In evaluating the evidence, it is necessary to bear in mind that the assessment of land for the purpose of ad valorem taxation is not an exact science; that even within a single county, parcels of land which in any general classification must be placed in the same class may differ substantially in value; that the evidence before the court consists almost entirely of average or approximate values of different types of agricultural land in the several counties composing the flood control district; that the judgment of different assessors as to the classes in which individual parcels of land should be placed will necessarily differ; that all assessors do not use exactly the same classifications; and that reasonable variations in judgment between assessors is unavoidable.

*175The task of the comptroller in reviewing tax assessments is not an easy one, and the court should not require that he demand exact mathematical equality in assessments as between counties. On the other hand, the comptroller should not ignore obvious and glaring inequality of assessments as between counties; and if he does, it is the duty of the courts to protect the rights of protesting taxpayers by requiring that the comptroller perform his clear legal duties.

Applying these principles to the assessments1 of pasture or grazing lands within the flood control district, the court finds reasonably consistent assessments in the counties of Indian River, Lee, Hendry, Glades, Martin, St. Lucie, Okeechobee, Polk, Brevard, Highlands, Orange, and Volusia. As between some of these counties, there are differences probably greater than should exist, at least on a theoretical basis, but the court is not convinced from the evidence that as regards these counties standing alone there is such a clear abuse of discretion on the part of the comptroller in failing to take corrective measures as to justify judicial intervention.

The assessments in Seminole and Osceola counties are at a rate substantially different from those in the counties listed in the preceding paragraph, and this difference is so great that a very serious question is presented.

However, when we examine the assessments in Broward and Palm Beach counties, the differences are so great as to be shocking to the judicial conscience. No evidence before the court justifies, and no argument can sustain, valuation2 of semi-improved pasture lands in most of the counties in the district at between $50 and $75 an acre and similar lands in Broward County at $400 per acre, and in Palm Beach County at $750 to $2,000 per acre; or the assessment in most of the counties of improved pasture lands at *176from $100 to $150 per acre and the assessment of improved pasture lands in Broward County at $900 and in Palm Beach County at $1,000 to $2,500. The evidence indicates that there are no pasture or grazing lands in Monroe County, and the amount of comparable lands in Dade County is negligible.

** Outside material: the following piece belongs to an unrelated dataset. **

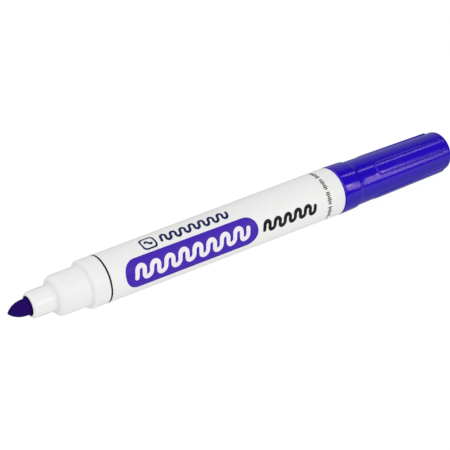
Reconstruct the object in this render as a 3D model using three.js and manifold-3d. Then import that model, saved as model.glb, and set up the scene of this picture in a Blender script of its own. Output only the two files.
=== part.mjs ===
// Whiteboard marker with its cap posted on the rear end.
// Millimetres. The pen lies along X: nib towards -X, closed end of the cap towards +X, +Z up.
// Lengths along the pen are written from the plane of the printed ring, station 0, and the
// whole pen is moved along X at the end so that the origin is the middle of its bounding box.
import * as THREE from "three";
import Module from "manifold-3d";

const wasm = await Module();
wasm.setup();

// ---- driving dimensions -------------------------------------------------------------------

const SEGMENTS = 48;                 // facets round every turned piece
const HALF_FACET = Math.PI / SEGMENTS;

const GRIP_R = 7.0;                  // barrel radius at the printed ring
const BARREL_END = 83.1;             // station of the barrel's rear edge
const BARREL_END_R = 7.6;            // barrel radius there
const COLLAR_FRONT = -5.14;          // front of the grip collar
const COLLAR_ROUND = 0.6;
const NECK_FRONT = -14.79;           // front of the neck the cap closes over
const NECK_R = 5.86;
const NECK_ROUND = 1.7;
const SNOUT_FRONT = -21.95;          // front of the nib tube
const SNOUT_R = 3.82;                // its radius at the neck
const SNOUT_TIP_R = 3.74;            // and just behind its rounded front
const SNOUT_MOUTH_R = 2.73;          // wider mouth that leaves air round the nib
const SNOUT_MOUTH_DEPTH = 3.2;
const SNOUT_BORE_R = 2.4;

const NIB_TIP = -28.11;
const NIB_LENGTH = 5.0;              // length of the rounded point
const NIB_R = 2.32;
const NIB_TAIL = 3.6;                // rear end of the nib, inside the reservoir

const BORE_FRONT_R = 5.85;           // barrel bore at the reservoir shoulder
const BORE_REAR_R = 6.38;            // barrel bore at the plug
const RESERVOIR_SHOULDER = -3.7;
const CORE_R = 5.2;
const CORE_FRONT = -3.3;
const CORE_REAR = 74.0;
const FILM_IN_R = 5.33;
const FILM_OUT_R = 5.48;

const PLUG_FLANGE_R = 6.95;          // flange sunk in the barrel's rear end
const PLUG_FLANGE_T = 0.8;
const POST_R = 5.85;                 // post the cap sits on
const POST_LENGTH = 9.4;
const PLUG_SKIRT_R = 6.12;
const PLUG_SKIRT_END = 74.4;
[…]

The evidence before the court does not establish, and it is not the function of this court to determine, the value of specific parcels of land or the specific value of different classes of land within the district. The evidence before the court does establish that the comptroller in previous years, and particularly in 1968, did not perform his duty under the statute to exercise “general supervision of the assessment and valuation of property ... so that all property will be placed on the tax rolls and the valuation thereof will be uniform and equal.”

The court cannot and will not close its eyes to the fact that at least some of the litigants now before the court sought in 1968 to require the performance by the comptroller of this legal duty, but their efforts failed because the comptroller exercised his legal right to take a fruitless interlocutory appeal and thus delayed the case until this court found it necessary to deny relief at that time because of the disruptive effect it would have had upon the finances of the counties effected. If effective relief is to be given to injured taxpayers without disastrous effects upon county governments, the judicial processes must begin early enough to permit the orderly assessment of all lands within the district in accordance with law and the levying of county taxes as well as district taxes based upon these assessments, all before the time for the payment of taxes.

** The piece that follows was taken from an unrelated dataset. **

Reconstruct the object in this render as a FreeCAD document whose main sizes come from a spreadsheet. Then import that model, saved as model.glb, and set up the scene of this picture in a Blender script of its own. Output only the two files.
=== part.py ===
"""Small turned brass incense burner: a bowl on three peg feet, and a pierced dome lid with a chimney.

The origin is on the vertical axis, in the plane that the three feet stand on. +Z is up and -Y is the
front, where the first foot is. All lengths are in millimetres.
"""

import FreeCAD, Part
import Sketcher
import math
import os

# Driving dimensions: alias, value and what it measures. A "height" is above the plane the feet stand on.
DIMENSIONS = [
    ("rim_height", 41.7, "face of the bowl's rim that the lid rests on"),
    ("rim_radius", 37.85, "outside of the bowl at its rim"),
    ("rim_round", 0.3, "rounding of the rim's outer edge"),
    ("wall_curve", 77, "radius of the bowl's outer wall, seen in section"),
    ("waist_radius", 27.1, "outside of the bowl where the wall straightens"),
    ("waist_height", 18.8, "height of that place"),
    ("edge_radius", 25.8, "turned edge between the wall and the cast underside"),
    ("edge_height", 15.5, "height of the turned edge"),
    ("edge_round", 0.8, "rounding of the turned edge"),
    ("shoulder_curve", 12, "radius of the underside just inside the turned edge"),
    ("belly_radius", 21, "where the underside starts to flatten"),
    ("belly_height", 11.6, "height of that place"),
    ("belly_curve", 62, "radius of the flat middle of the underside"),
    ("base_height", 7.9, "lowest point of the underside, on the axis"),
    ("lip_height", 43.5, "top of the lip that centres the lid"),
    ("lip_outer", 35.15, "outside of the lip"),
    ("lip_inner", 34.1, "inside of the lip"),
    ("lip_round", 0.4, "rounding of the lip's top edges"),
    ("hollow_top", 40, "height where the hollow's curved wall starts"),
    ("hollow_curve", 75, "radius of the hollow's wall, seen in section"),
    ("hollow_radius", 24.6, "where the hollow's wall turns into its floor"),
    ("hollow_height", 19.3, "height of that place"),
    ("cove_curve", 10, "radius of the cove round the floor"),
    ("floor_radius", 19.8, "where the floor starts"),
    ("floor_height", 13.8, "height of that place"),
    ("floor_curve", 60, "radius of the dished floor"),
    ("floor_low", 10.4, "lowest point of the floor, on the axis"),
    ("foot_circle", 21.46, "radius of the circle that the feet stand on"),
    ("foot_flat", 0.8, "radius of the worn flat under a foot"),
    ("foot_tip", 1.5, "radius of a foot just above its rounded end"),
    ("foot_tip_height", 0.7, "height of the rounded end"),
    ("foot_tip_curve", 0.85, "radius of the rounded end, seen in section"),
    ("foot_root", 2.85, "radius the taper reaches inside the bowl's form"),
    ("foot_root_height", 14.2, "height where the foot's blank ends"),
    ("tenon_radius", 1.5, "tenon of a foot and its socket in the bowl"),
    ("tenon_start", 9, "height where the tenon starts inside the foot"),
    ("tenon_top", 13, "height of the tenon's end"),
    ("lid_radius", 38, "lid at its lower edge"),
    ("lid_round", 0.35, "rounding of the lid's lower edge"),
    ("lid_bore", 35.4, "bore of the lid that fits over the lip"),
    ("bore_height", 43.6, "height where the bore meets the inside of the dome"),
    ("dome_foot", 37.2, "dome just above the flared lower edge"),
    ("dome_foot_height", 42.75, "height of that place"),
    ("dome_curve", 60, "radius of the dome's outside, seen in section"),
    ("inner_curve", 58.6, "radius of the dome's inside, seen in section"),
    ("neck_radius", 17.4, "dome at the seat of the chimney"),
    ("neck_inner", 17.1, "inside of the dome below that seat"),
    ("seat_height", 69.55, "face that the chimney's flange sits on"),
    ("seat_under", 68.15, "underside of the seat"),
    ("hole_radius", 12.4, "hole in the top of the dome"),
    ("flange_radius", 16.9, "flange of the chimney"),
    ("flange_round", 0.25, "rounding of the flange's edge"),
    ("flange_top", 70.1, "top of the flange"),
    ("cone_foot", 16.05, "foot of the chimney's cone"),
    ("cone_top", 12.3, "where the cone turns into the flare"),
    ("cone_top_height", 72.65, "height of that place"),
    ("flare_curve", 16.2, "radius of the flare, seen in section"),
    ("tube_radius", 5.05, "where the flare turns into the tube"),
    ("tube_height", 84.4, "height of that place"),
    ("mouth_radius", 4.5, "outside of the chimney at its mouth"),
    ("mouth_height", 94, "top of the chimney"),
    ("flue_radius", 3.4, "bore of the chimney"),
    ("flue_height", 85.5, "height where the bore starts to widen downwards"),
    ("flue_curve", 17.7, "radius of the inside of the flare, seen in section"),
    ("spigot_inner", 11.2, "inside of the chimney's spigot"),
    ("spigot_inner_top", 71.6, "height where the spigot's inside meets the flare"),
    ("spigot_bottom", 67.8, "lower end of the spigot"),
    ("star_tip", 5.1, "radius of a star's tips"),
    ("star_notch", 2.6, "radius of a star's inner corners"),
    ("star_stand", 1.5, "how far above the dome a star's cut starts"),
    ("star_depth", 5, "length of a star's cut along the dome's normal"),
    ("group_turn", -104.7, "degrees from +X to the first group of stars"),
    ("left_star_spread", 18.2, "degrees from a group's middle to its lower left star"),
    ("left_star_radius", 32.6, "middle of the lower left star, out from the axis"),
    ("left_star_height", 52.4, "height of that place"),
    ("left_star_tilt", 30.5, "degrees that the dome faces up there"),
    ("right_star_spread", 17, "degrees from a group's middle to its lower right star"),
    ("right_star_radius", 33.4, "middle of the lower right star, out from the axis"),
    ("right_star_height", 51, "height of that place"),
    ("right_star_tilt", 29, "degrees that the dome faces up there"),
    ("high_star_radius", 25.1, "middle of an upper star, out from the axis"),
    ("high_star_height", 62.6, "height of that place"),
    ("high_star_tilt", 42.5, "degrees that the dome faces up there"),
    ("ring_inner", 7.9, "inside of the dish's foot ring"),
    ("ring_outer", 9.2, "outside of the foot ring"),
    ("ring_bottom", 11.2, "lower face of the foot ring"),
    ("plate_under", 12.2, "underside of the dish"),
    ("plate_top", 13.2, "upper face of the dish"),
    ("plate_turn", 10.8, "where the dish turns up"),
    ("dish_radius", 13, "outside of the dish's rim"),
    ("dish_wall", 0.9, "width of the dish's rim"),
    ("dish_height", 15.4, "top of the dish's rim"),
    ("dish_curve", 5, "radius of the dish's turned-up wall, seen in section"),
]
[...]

The court cannot say that the assessments of pasture lands in some counties should be reduced, or those in some counties raised, or both, in order to produce both equality and just valuation. That is the duty of the comptroller. But the court can require the comptroller to perform his legal duty.

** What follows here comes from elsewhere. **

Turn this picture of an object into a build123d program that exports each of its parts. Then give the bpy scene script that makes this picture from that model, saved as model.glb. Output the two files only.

It is, therefore, ordered and adjudged that Honorable Fred O. Dickinson, Jr., as comptroller of the state of Florida, do forthwith make an official determination of the reasonable range of values of grazing lands consisting of natural pasture, semi-improved pasture, and improved pasture within the Central and Southern Flood Control District and within 45 days from the date of this judgment institute proceedings to require the proper assessment of such lands by the proper county tax assessor by (1) securing from each tax assessor written assurance that specific instructions to make such assessments will be obeyed, or (2) instituting and diligently prosecuting in the appropriate courts legal proceedings to require the *177several local county tax assessors to make such assessments, or (3) recommending to the governor of Florida that the county tax assessors who refuse to make such written commitments be suspended from office, and that the comptroller do make return of his acts pursuant to this judgment each 45 days until the further order of this court.

. The evidence relates primarily to the actual valuation of lands for 1968 taxes; but it also establishes that, unless required to change, the tax assessors of the various counties will use the same basis for assessing for 1969 taxes.

. Of course grazing or pasture lands in Palm Beach and Broward counties have values for nonagricultural purposes which might cause the actual market values to equal or even exceed the assessed values herein discussed, and the lands in other counties might not have such values, but the local tax assessors, the comptroller, and this court are bound by §193.11, Florida Statutes, and the construing decisions of the Supreme Court. While there is no evidence on the subject, the court will assume until the contrary appears that public officers have performed their duties and that all agricultural lands have been properly classified under §193.201.